We attempted to answer 3 primary questions: (1) What informal and formal processes socialize ATCs into their professional roles at the NCAA DI level? (2) How do ATCs perceive their experiences during their first several years of practice? (3) Do these experiences change over time in a detectable pattern? The conclusions from this study suggest that the professional socialization process of ATCs into their professional roles at the NCAA DI level appears to be primarily informal or unstructured in nature, as indicated by statements such as “learning on the run” and “learning by doing.” Moreover, this informal socialization process often involved participants' contacting previous mentors for guidance and advice. The socialization experiences during the first several years of practice appeared to create a great deal of uncertainty and adjustment among the ATCs, but they soon learned the multifaceted nature of their responsibilities as their roles evolved.
Our findings give insight into a discernible pattern of not only socialization experiences and perceptions among the participants' organizational socialization but also their anticipatory socialization. As such, the professional socialization processes of DI collegiate ATCs is explained as a 5-phase developmental sequence: (1) envisioning the role, (2) formal preparation, (3) organizational entry, (4) role evolution, and (5) gaining stability.
The professional development process model presented herein explicates the socialization process of NCAA DI collegiate ATCs. Further examination of individuals who have gained role stability may uncover vital and critical events that allowed them to succeed within their organization.

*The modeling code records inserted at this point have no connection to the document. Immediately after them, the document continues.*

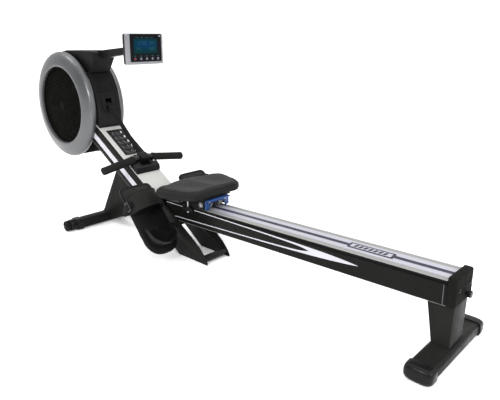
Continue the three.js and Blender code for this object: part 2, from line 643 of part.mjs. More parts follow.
// ---------------------------------------------------------------- seat
function makeSeat() {
  const edge = [[SEAT.front, 30], [-1187, 64], [-1176, 108], [-1163, 150], [-1149, 175], [-1132, 186],
    [-1105, 187], [-1060, 178], [-1010, 160], [-980, 147], [-966, 130], [SEAT.rear, 105]];
  const pad = outline([...edge, ...edge.map(([s, y]) => [s, -y]).reverse()]);
  const { bottom, top } = SEAT;
  place('seat_pad', raise(pad, bottom, top, 6), LOOK.seat, railGroup);

  const legs = [];
  for (const [, side] of SIDES) {
    const { front, plate: high } = CARRIAGE;
    const skirt = outline([[front, high + 1], [front + 5, 6], [front + 12, 2], [-998, 2], [-991, 6],
      [-989, high + 1]]);
    legs.push(slab(skirt, side * CARRIAGE.leg, side * CARRIAGE.legOuter));
  }
  const { half: reach, plate: under, top: over } = CARRIAGE;
  const plate = block(CARRIAGE.front, CARRIAGE.rear, -reach, reach, under, over);
  const axleN = ROLLER.radius + GAP;
  const holes = [ROLLER.front, ROLLER.rear].map((s) => across(ROLLER.axle + GAP, s, axleN, -80, 80, 16));
  const boltHoles = SIDES.map(([, side]) => join(
    upright(4.4, -1083, side * 70, 30, 60),
    upright(8.4, -1083, side * 70, 36, under, 16),
  ));
  place('seat_carriage', cut(join(plate, ...legs), ...holes, ...boltHoles), LOOK.frame, railGroup);

  const { radius, inner, outer, axle } = ROLLER;
  const half = [[0, 71], [axle, 71], [axle, outer], [radius - 1.5, outer], [radius, outer - 1.5],
    [radius, inner], [axle, inner]];
  const wheelset = [...half, ...half.slice().reverse().map(([r, y]) => [r, -y])];
  place('seat_wheelset_front', turned(wheelset, ROLLER.front, axleN, 18), LOOK.nylon, railGroup);
  place('seat_wheelset_rear', turned(wheelset, ROLLER.rear, axleN, 18), LOOK.nylon, railGroup);

  for (const [name, side] of SIDES) {
    const section = [[55, -10.6], [60, -12], [60, -17], [77, -17], [77, -1], [60, -1], [60, -5], [55, -6.4]];
    place(`seat_guide_${name}`, join(
      run(outline(section.map(([y, n]) => [side * y, n])), -1110, -1056),
      upright(4, -1083, side * 70, -24, 47.2),
      upright(6.8, -1083, side * 70, -24, -16.5, 6),
      upright(6.8, -1083, side * 70, 37.5, 43.4, 6),
    ), LOOK.plastic, railGroup);
  }

  const portal = cut(
    run(roundedOutline(-66, 66, 3, 43.5, 5), -984.7, -981.2),
    run(outline([[-44, 0], [44, 0], [44, 12], [30, 27], [-30, 27], [-44, 12]]), -990, -975),
  );
  const lip = block(-984.7, -964, -60, 60, 40, 43.5);
  place('seat_rear_bracket', join(portal, lip), LOOK.blue, railGroup);
}

makeFrame();
makeFrontLeg();
makeDrum();
makeFairings();
makeConsole();
makeHandle();
makePullStrap();
makePedals();
makeRail();
makeRearLeg();
makeSeat();

export default machine;
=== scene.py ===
import json
import math

import bmesh
import bpy
from mathutils import Matrix, Vector


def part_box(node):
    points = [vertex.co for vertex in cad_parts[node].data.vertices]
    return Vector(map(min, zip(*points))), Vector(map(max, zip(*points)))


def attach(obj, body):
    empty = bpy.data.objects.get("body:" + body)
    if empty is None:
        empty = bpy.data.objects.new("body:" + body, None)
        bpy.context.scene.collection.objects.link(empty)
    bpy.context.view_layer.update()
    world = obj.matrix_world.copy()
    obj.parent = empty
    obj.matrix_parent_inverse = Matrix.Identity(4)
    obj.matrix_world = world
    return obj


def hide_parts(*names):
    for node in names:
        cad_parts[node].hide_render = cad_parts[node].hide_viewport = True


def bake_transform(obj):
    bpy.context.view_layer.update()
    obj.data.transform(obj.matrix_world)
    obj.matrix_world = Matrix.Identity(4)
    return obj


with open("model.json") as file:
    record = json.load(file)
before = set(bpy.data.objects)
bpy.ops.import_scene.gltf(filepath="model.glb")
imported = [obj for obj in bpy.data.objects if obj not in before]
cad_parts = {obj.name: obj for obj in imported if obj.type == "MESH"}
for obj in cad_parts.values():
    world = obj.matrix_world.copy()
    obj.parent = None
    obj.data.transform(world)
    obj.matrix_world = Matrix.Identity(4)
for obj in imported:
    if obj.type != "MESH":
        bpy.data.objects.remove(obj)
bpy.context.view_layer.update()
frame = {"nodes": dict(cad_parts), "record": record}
scene = bpy.context.scene


# ---------------------------------------------------------------- places
def placed(x, y, z, turn=0.0, axis="Y"):
    return Matrix.Translation((x, y, z)) @ Matrix.Rotation(turn, 4, axis)


DATUM = 1.0931  # the middle of the rear leg
BEAM = placed(DATUM - 1.700, 0, 0.469, math.radians(31.75))
RAIL = placed(DATUM, 0, 0.2636, -0.02779)
DRUM_X, DRUM_Z = DATUM - 1.9785, 0.566
GUIDE_X, GUIDE_Z = DATUM - 1.726, 0.5835
SIDES = (("left", -1), ("right", 1))
ALONG_X, ALONG_Y, ALONG_Z = Vector((1, 0, 0)), Vector((0, 1, 0)), Vector((0, 0, 1))
PRINTED = (0.0004, 0.0006)  # a print on the instruction panel: its bottom and its top


def pedal_place(side):
    return placed(DATUM - 1.325, side * 0.1605, 0.295, math.radians(48.93))


# ---------------------------------------------------------------- materials
LOOKS = {}


class Shader:
    """A Principled material whose colour, roughness and bump come from procedural textures."""

    def __init__(self, name, roughness, metallic=0.0, specular=0.5, coat=0.0, sheen=0.0):
        LOOKS[name] = self.material = bpy.data.materials.new(name)
        self.material.use_nodes = True
        self.tree = self.material.node_tree
        self.surface = self.tree.nodes["Principled BSDF"]
        for socket, value in (("Roughness", roughness), ("Metallic", metallic), ("Specular IOR Level", specular),
                              ("Coat Weight", coat), ("Coat Roughness", 0.1), ("Sheen Weight", sheen)):
            self.set(socket, value)
        self.height = None

    def set(self, socket, value):
        self.surface.inputs[socket].default_value = value

    def node(self, kind, inputs=None, **settings):
        made = self.tree.nodes.new(kind)
        for key, value in settings.items():
            setattr(made, key, value)
        for socket, value in (inputs or {}).items():
            if isinstance(value, bpy.types.NodeSocket):
                self.tree.links.new(value, made.inputs[socket])
            else:
                made.inputs[socket].default_value = value
        return made

    def link(self, output, socket):
        self.tree.links.new(output, self.surface.inputs[socket])

    def coordinates(self, stretch=(1, 1, 1), source="Object"):
        place = self.node("ShaderNodeTexCoord").outputs[source]
        return self.node("ShaderNodeMapping", {"Scale": stretch, "Vector": place}).outputs["Vector"]

    def noise(self, scale, detail=3.0, stretch=(1, 1, 1)):
        return self.node("ShaderNodeTexNoise", {"Scale": scale, "Detail": detail,
                                                "Vector": self.coordinates(stretch)}).outputs["Fac"]

    def cells(self, scale, feature="F1"):
        return self.node("ShaderNodeTexVoronoi", {"Scale": scale, "Vector": self.coordinates()},
                         feature=feature).outputs["Distance"]

    def bands(self, scale, direction):
        return self.node("ShaderNodeTexWave", {"Scale": scale, "Vector": self.coordinates(source="UV")},
                         bands_direction=direction).outputs["Fac"]

    def spread(self, value, low, high, start=0.3, end=0.7):
        return self.node("ShaderNodeMapRange", {"From Min": start, "From Max": end, "To Min": low, "To Max": high,
                                                "Value": value}).outputs["Result"]

    def mix(self, factor, first, second):
        """Sets the base colour to a mix, where the first may be an earlier mix."""
        self.base = self.node("ShaderNodeMix", {6: first, 7: (*second, 1), "Factor": factor},
                              data_type="RGBA").outputs[2]
        self.link(self.base, "Base Color")

    def colour(self, factor, dark, light):
        self.mix(factor, (*dark, 1), light)

    def edge_wear_and_highlight(self, light):
        """Mixes a lighter colour in along exposed edges: partly edge wear, partly a painted highlight."""
        edge = self.node("ShaderNodeNewGeometry").outputs["Pointiness"]
        self.mix(self.spread(edge, 0, 0.6, 0.52, 0.6), self.base, light)

    def rough(self, factor, low, high):
        self.link(self.spread(factor, low, high), "Roughness")

    def bump(self, value, strength, distance=0.0002):
        under = {"Normal": self.height} if self.height else {}
        self.height = self.node("ShaderNodeBump", {"Strength": strength, "Distance": distance, "Height": value,
                                                   **under}).outputs["Normal"]
        self.link(self.height, "Normal")


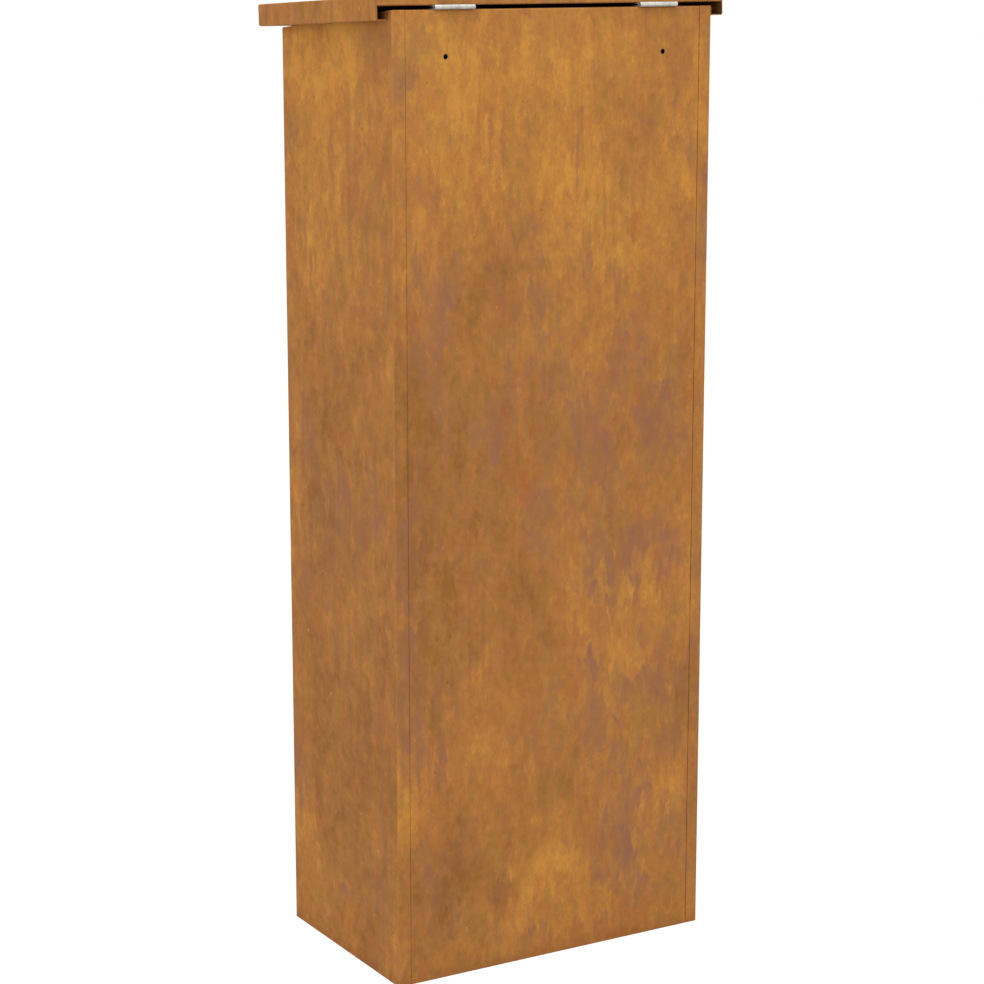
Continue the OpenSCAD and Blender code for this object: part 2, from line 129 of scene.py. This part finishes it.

The profession of athletic training has devoted significant effort to reforming undergraduate athletic training education, but the professional socialization process in athletic training education programs has been a neglected research area. Therefore, it is advisable for future researchers to investigate the development of a professional orientation among student athletic trainers to understand the specific professional values and attitudes to which students are socialized.
We give special thanks to Dr Gene Roth for his insightful comments during this study.